The obituary notice in the ‘Morning Chronicle’ says that he was redeemed by no single virtue, adorned by no single grace. A portrait by John Hoppner is in the possession of the Duke of Wellington.
His eldest son by the first wife, William Richard Arthur, fifth earl of Mornington (1813–1863), died unmarried at Paris on 25 July 1863, when the Irish earldom of Mornington passed to the Duke of Wellington and the English barony of Maryborough became extinct.

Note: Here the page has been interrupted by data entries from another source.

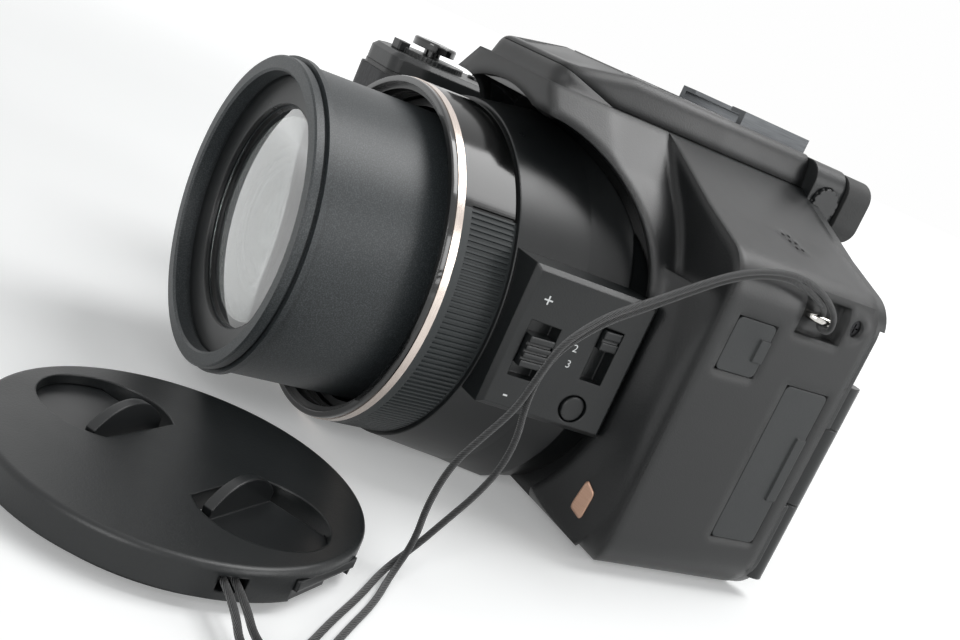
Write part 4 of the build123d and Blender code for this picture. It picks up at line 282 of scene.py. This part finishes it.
def turned_metal(name, colour, dark, roughness, pitch):
    """Metal turned about the lens axis, with lathe marks a pitch apart."""
    material, shader = start(name, colour, roughness, Metallic=1.0)
    place = add(material, "ShaderNodeTexCoord")
    about = add(material, "ShaderNodeMapping",
                {"Vector": place.outputs["Object"], "Location": (0, 0, -LENS_HEIGHT)})
    parts = add(material, "ShaderNodeSeparateXYZ", {"Vector": about.outputs["Vector"]})
    turn = add(material, "ShaderNodeMath", {0: parts.outputs["X"], 1: parts.outputs["Z"]},
               operation="ARCTAN2")
    spread = add(material, "ShaderNodeMath", {0: turn.outputs[0], 1: 1.5 * MM},
                 operation="MULTIPLY")
    marks_at = add(material, "ShaderNodeCombineXYZ",
                   {"X": spread.outputs[0], "Y": parts.outputs["Y"]})
    marks = add(material, "ShaderNodeTexNoise",
                {"Vector": marks_at.outputs["Vector"], "Scale": 1 / pitch, "Detail": 4.0})
    tint = add(material, "ShaderNodeMixRGB",
               {"Fac": marks.outputs["Fac"], "Color1": srgb(dark), "Color2": srgb(colour)})
    bump = add(material, "ShaderNodeBump",
               {"Height": marks.outputs["Fac"], "Strength": 0.5, "Distance": 0.01 * MM})
    join(material, tint.outputs["Color"], shader.inputs["Base Color"])
    join(material, bump.outputs["Normal"], shader.inputs["Normal"])
    return material


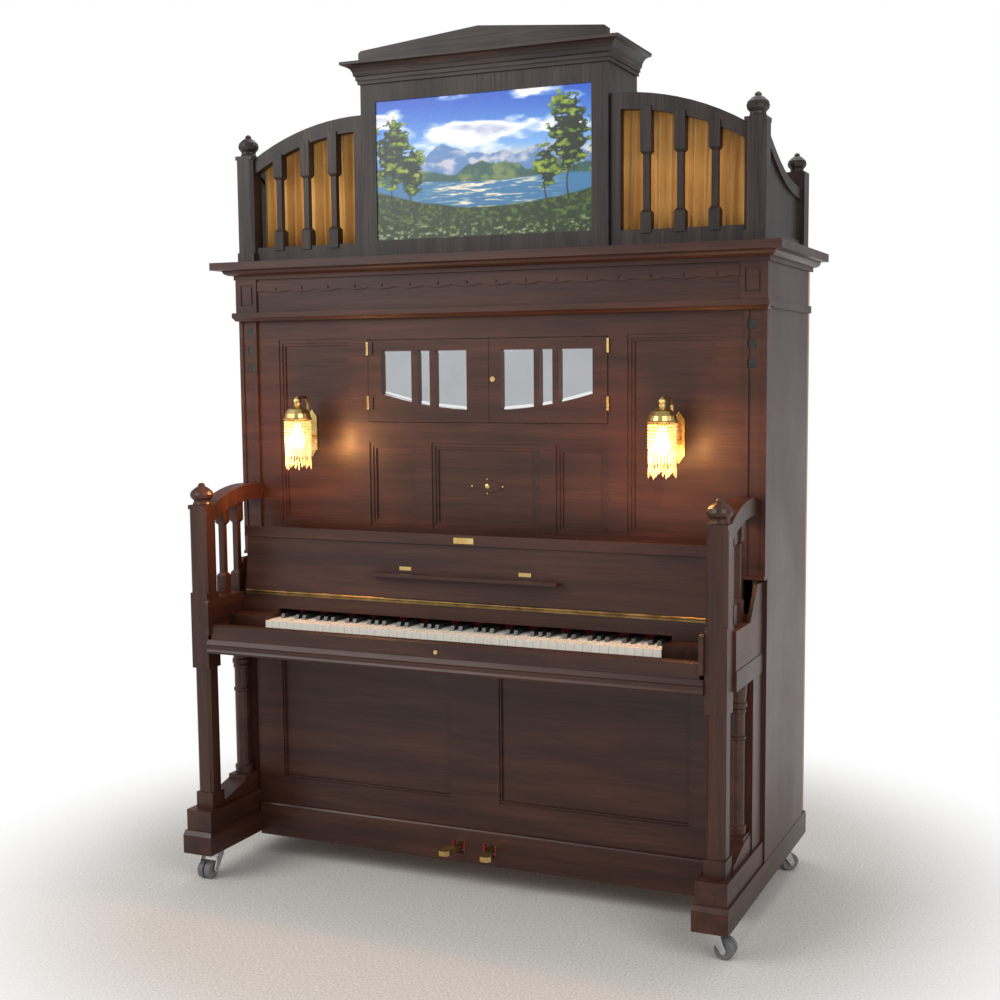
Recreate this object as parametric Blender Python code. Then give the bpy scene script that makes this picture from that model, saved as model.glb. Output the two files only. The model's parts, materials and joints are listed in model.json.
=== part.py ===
# Piano orchestrion with a picture box, side galleries and lit wall lamps.
# Metres, +X right, +Y to the back, +Z up. The floor is at z = 0.

import bpy
import bmesh
import math
from mathutils import Matrix, Vector

# Clearances
GAP = 0.0003            # between touching pieces
PLAY = 0.0006           # between moving pieces

# Overall case
case_half_width = 0.797
side_thickness = 0.040
case_rear = 0.470       # rear of the side panels, behind the front plane
back_depth = 0.045      # depth of the back posts behind the side panels
foot_reach = 0.338      # front of the feet, ahead of the front plane
inlet_depth = 0.025
rear_reach = case_rear + back_depth + inlet_depth
front = (foot_reach - rear_reach) / 2   # y of the upper front plane
facade_thickness = 0.0247
panel_face = 0.008      # panel frame behind the front plane

# Heights
foot_bottom = 0.082
lower_plinth_top = 0.147
floor_top = 0.167
upper_plinth_top = 0.207
keybed_bottom = 0.662
keybed_top = 0.712
cheek_top = 0.812
pilaster_bottom = 0.905
belt_bottom = 1.597
belt_height = 0.024
frieze_top = 1.7177
cornice_board_height = 0.022
cornice_height = 0.0483
cornice_top = frieze_top + cornice_height

# Main cornice overhangs
cornice_side = 0.051
cornice_front = 0.069
cornice_rear = 0.495

# Keyboard
white_pitch = 0.0235
white_count = 50
key_gap = 0.0009
white_height = 0.025
white_top = 0.747
black_rise = 0.012
black_width = 0.011
key_front = -0.212      # from the front plane
black_front = -0.162
key_tail_end = -0.062
key_head = 0.050
balance_y = 0.040
key_stick_end = 0.090
key_stick_bottom = 0.733
stick_width = 0.009
key_rail_height = 0.0117
black_rail_low = 0.002  # above the white tops
black_rail_rise = 0.010
keyboard_half = white_pitch * white_count / 2

# Key slip, moulding and lid
well_half = 0.712
slip_face = -0.298
slip_thickness = 0.023
slip_top = 0.741
moulding_face = -0.308
moulding_top = 0.6985
hinge_y = -0.138
hinge_z = 0.818
hinge_radius = 0.004
hinge_leaf = 0.009
lid_lean = math.radians(5.0)
lid_half = 0.700
lid_length = 0.186
lid_thickness = 0.018
lid_rail_height = 0.028
lid_rail_depth = 0.008
name_bottom = 0.770
name_thickness = 0.018
ledge_half = 0.284
ledge_height = 0.063    # from the lid hinge up to the ledge
ledge_depth = 0.028
ledge_thickness = 0.009
ledge_knuckle = 0.0045

# Upper front
lamp_panel_inner = 0.420
lamp_panel_outer = 0.665
lamp_panel_bottom = 1.006
lamp_panel_top = 1.541
small_panel_inner = 0.214
small_panel_outer = 0.365
wide_panel_half = 0.165
low_panel_bottom = 1.004
low_panel_top = 1.245
panel_step = 0.010
panel_sink = 0.018
upper_bottom = 0.830
pilaster_inner = 0.737
door_half = 0.364
door_split = 0.016
door_bottom = 1.304
door_top = 1.535
door_face = 0.006
door_thickness = 0.018
door_rebate = 0.006
pane_top = 1.505
pane_low = 1.338
pane_curve = 1.150
pane_edges = ((0.052, 0.151), (0.167, 0.206), (0.225, 0.322))
barrel_radius = 0.0035

# Lower front
wing_front = -0.070
wing_half = 0.787
plinth_inner = 0.711
wing_inner = plinth_inner
lower_face = -0.078
lower_thickness = 0.020
lower_panel_inner = 0.076
lower_panel_outer = 0.624
lower_panel_bottom = 0.254
lower_panel_top = 0.615
toe_face = -0.088
toe_top = 0.172
toe_bottom = 0.075
pedal_x = 0.048
pedal_slot_width = 0.038
pedal_slot_low = 0.100
pedal_slot_high = 0.136

# Consoles and feet
post_x = 0.752
post_y = -0.268
post_half = 0.028
post_narrow = 0.025
post_chamfer = 0.008
post_waist_low = 0.252
post_waist_high = 0.613
post_square_high = 0.828
post_top = 1.077
finial_height = 0.061
finial_radius = 0.033
arm_half = 0.024
arm_peak = 1.121
arm_peak_y = -0.055
arm_sag = 1.25          # fall of the arm, per metre, from its peak
arm_height = 0.046
spindle_half = 0.0145
spindle_core = 0.0085
arm_spindles = (-0.174, -0.105)
arm_block_low = 0.872
arm_block_high = 1.010
foot_inner = 0.705
foot_outer = 0.799

plinth_outer = 0.793
plinth_reach = 0.326
column_radius = 0.0215
column_y = wing_front - 0.0285
base_plate_top = 0.262
base_plate_half = 0.0275
column_top = keybed_bottom - GAP

# Casters
caster_offset = 0.022
wheel_radius = 0.0255
wheel_width = 0.042
axle_radius = 0.004
fork_width = 0.060
fork_thickness = 0.004
caster_front_y = -0.268
caster_rear_y = 0.400

# Galleries
gallery_post_x = 0.7625
gallery_post_y = 0.0223
gallery_post_half = 0.0283
gallery_post_top = 2.080
rear_post_y = 0.462
rear_post_top = 1.992
gallery_finial = 0.059
stile_inner = 0.372
stile_width = 0.028
arch_top = 2.166
arch_end = 2.068
arch_rail = 0.043
gallery_face = 0.010
gallery_thickness = 0.026
gallery_rail_top = 1.811
gallery_spindles = (0.470, 0.562, 0.654)
gallery_block_high = 2.002
gallery_block_low = 1.862
side_rail_front = 2.060
side_rail_rear = 1.944
side_panel_thickness = 0.020
curtain_mid = 0.058
curtain_fold = 0.009
curtain_folds = 11
curtain_thickness = 0.003

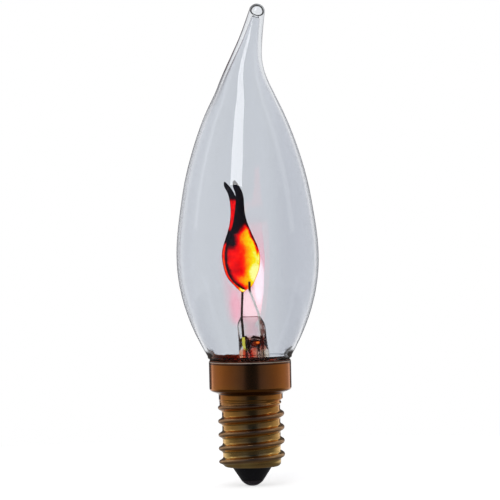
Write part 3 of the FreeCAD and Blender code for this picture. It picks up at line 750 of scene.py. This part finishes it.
for sign, operation in (
        ("add", "ADD"), ("sub", "SUBTRACT"), ("mul", "MULTIPLY"), ("truediv", "DIVIDE"), ("pow", "POWER")):
    setattr(Shade, f"__{sign}__", lambda self, other, kind=operation: self.math(kind, self, other))
    setattr(Shade, f"__r{sign}__", lambda self, other, kind=operation: self.math(kind, other, self))


class Ground:
    """What a finish starts from: the piece's own place in millimetres, noise on it, and its edge attribute."""

    def __init__(self, tree, moved):
        self.start = Shade(tree)
        self.place = self.start.node("ShaderNodeVectorMath", {"operation": "SCALE"},
                                     {0: self.start.node("ShaderNodeTexCoord", output="Object"), "Scale": 1 / MM})
        self.x, self.y, self.z = (
            self.start.node("ShaderNodeSeparateXYZ", (), {0: self.place}, axis) for axis in "XYZ")
        if moved:
            self.x = self.x - moved

    def noise(self, scale, detail=3.0, rough=0.55, stretch=None):
        """Noise between 0 and 1, with that many waves to a millimetre, times the stretch along each axis."""
        place = self.place
        if stretch:
            place = self.start.node("ShaderNodeMapping", (), {"Vector": place, "Scale": stretch})
        return self.start.node("ShaderNodeTexNoise", (), {
            "Vector": place, "Scale": scale, "Detail": detail, "Roughness": rough}, "Fac")

    def edge(self):
        """Millimetres from a sheet's rim."""
        return self.start.node("ShaderNodeAttribute", {"attribute_name": "edge"}, (), "Fac")

    def facing(self):
        """0 where the surface faces the eye and 1 where it turns away."""
        return self.start.node("ShaderNodeLayerWeight", (), {"Blend": 0.5}, "Facing")

    def blob(self, x, z, wide, tall):
        """1 at a point of the plate's face, easing to 0 at an ellipse round it."""
        across, up = (self.x - x) / wide, (self.z - z) / tall
        return (across * across + up * up).fall(0.0, 1.0)

    def surface(self, colour, rough, height, depth, strength=0.5, **more):
        """The usual links: colour, roughness, and a normal from a height, with the depth of height 1 in
        millimetres."""
        normal = self.start.node(
            "ShaderNodeBump", (), {"Height": height, "Distance": depth * MM, "Strength": strength})
        return {"Base_Color": colour, "Roughness": rough, "Normal": normal, **more}


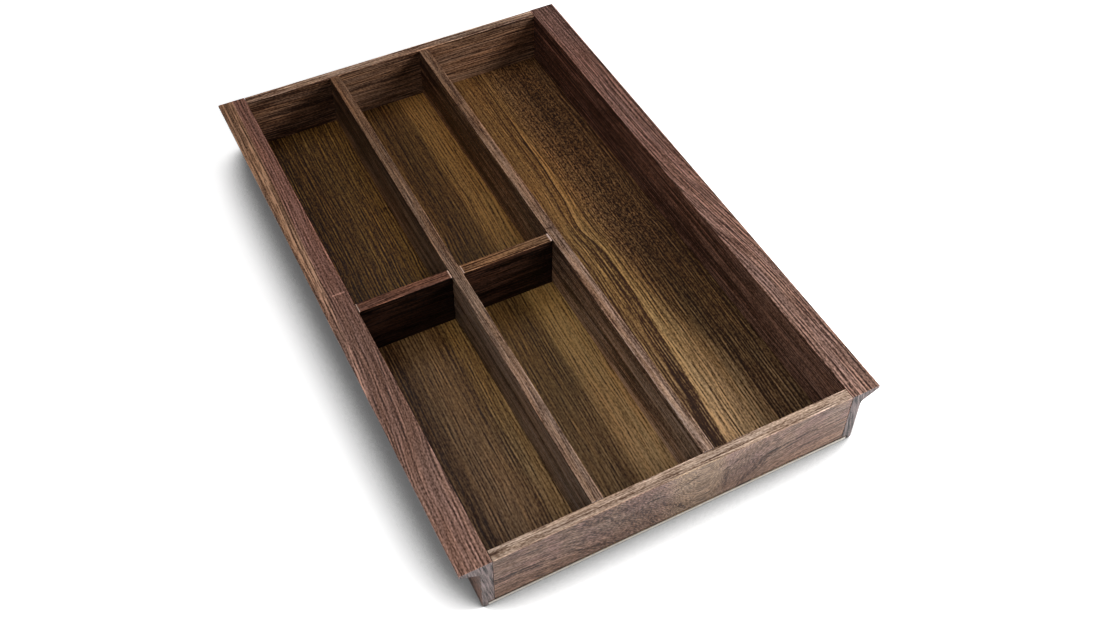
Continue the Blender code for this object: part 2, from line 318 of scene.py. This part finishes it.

[Burke's Peerage; G. E. C[okayne]'s Peerage; Ann. Reg. 1845, App. to Chron., pp. 252–4; S. Walpole's Life of Perceval, ii. 248–54, 255 n., 270; Lord Colchester's Diary, ii. 234, 398, iii. 390; Diary of R. P. Ward (Phipps's Memoirs); Yonge's Life of Liverpool, i. 425, ii. 173, iii. 392; Courts and Cabinets of the Regency and of George IV, passim; Wellington Corresp. vol. iv.; Haydn's Book of Dignities; Gent. Mag. 1857, ii. 215, from ‘Morning Chronicle;’ authorities cited; Evans's Cat. Engr. Portraits.]